As the foundational document for the United Nations, which now underpins diplomacy between the U.N.’s 193 member states, the charter’s explicit purposes include “collective measures for the prevention and removal of threats to the peace, and for the suppression of acts of aggression or other breaches of the peace,” the development of “friendly relations among nations based on respect for the principle of equal rights and self-determination of peoples,” and the promotion and encouragement of respect “for human rights and for fundamental freedoms for all without distinction as to race, sex, language or religion.”
These are noble and essential goals for human survival and quality of life. Without such lode stars, we would be hopelessly lost as a species. Yet, even with them, we are tottering through the mid-2020s with a brutal war in the heart of Europe, metastasizing coups in the Sahel region of Africa, the ongoing annihilation of Gaza, the potential demise of freedom of navigation, a bloodied Caucasus, the transformation of our minds into a disinformation battlefield and a West Pacific in danger of becoming the personal fiefdom of a man who has been permitted to become one of the most powerful dictators in history. Nuclear arms are proliferating. Outer space, the supposed province of all humankind, is joining cyberspace as the latest conflict frontier. And humanity may once again be confronting the kinds of crimes it promised never again to inflict upon itself.
It is valid to suppose that matters could be very much worse if the United Nations did not exist. However, it is equally valid to presume that they could also be very much better if the institution did not give equal weight to the votes and opinions of autocrats who have stolen the voices of their peoples as it does to those who are genuine, if imperfect, representatives of their citizens. For the U.N. of today is the place where every dictator gets a vote as if they hadn’t trampled down everybody else in their country to achieve it.

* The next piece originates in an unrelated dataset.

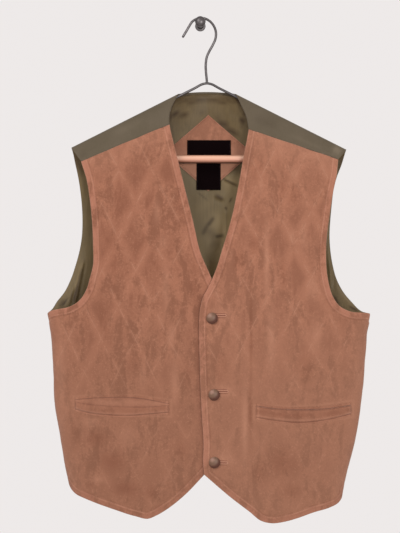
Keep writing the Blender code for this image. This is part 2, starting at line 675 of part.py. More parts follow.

At the heart of the issue is a conception of equality between states that has no precondition for democracy and the lack of practical distinction made between those whose governance and legal architecture looks to uphold the U.N. Declaration of Human Rights in comparison to those who have no intention to accord with it. Eritrea, which commits alleged ethnic cleansing under a president in his third decade of rule and currently holds the record for the longest detention of a journalist on the planet, wields more or less the same level of influence over global human rights protections as Finland, where even broadband internet is a legal right.
Nowhere is the incongruity quite so conspicuous as with China. From Tehran to Pyongyang, many of the earlier mentioned Doomsday precursors trace back to a coterie of captured states whose clubby malevolence proceeds through the nexus of Beijing. The Putins, Khameneis and Kims of this world would find it much tougher to wreak their geopolitical havoc without the exchange of weapons components, knowhow, fuel, equipment and money that the Chinese Communist Party oversees. Its strongly suspected predilection for crimes against humanity is meanwhile common knowledge, including at the United Nations itself.
However, because the U.N. legitimizes dictatorships and democracies alike, the situation stands to worsen. The institution has platformed China President Xi Jinping’s Belt and Road Initiative as delivering “hope to the world” even though there is evidence that the global infrastructure drive is rife with environmental and human rights abuses, serves to quieten international criticism of Xi’s mistreatment of his own people and exports his model of extreme societal control to the developing world. The U.N. Industrial Development Organization is meanwhile working together with China’s Huawei to establish the Global Alliance on Artificial Intelligence for Industry and Manufacturing, an ominous partnership for anybody who fears the confluence between advanced technology and totalitarianism.
Moreover, by applying the principle of equality between states irrespective of their democratic condition or adherence to the Declaration of Human Rights, the U.N. has created forums that threaten its own raison d’etre. This was manifest at last month’s routine Human Rights Council review of China, at which its fellow tyrannies like Belarus and South Sudan were able to both bootlick Beijing and piggyback on the procedure to subtly push for a revision of rights definitions that would undoubtedly gut protections for basic freedoms.
Under the circumstances, it is little wonder that the U.N. has normalized the practice of confirming the names of human rights defenders to the very regimes that put them at risk and stands accused of targeting whistleblowers who reveal such wrongdoing, or that recent allegations are deemed credible linking employees at the U.N. Relief and Works Agency for Palestine Refugees in the Near East (UNWRA) to 2023’s terrorist massacre by Hamas. Considering the influence that humankind’s most depraved and dangerous individuals are allowed to cast over the organization, it would almost be surprising if such scandals were not periodically breaking.
Depressingly, detaching the grip of malevolent actors will be no simple matter. As mentioned, several of the international community’s gravest rights abusers are jostling for a reform process, not to propel the United Nations towards achieving its foundational goals, but to completely undermine them. This makes any attempt to resolve structural issues inherently treacherous.
Nonetheless, it was only back in 1999 that then-U.N. Secretary General Kofi Anan described modern sovereignty in terms of states being “at the service of their peoples, and not vice versa” in a global community where the personal sovereignty of everyone was enhanced and understood as “the fundamental freedom of each individual.” It is high time that governance models that facilitate such conditions are given precedence and greater proportional authority in international institutions, especially in the sphere of human rights, in order to incentivize others to achieve the same.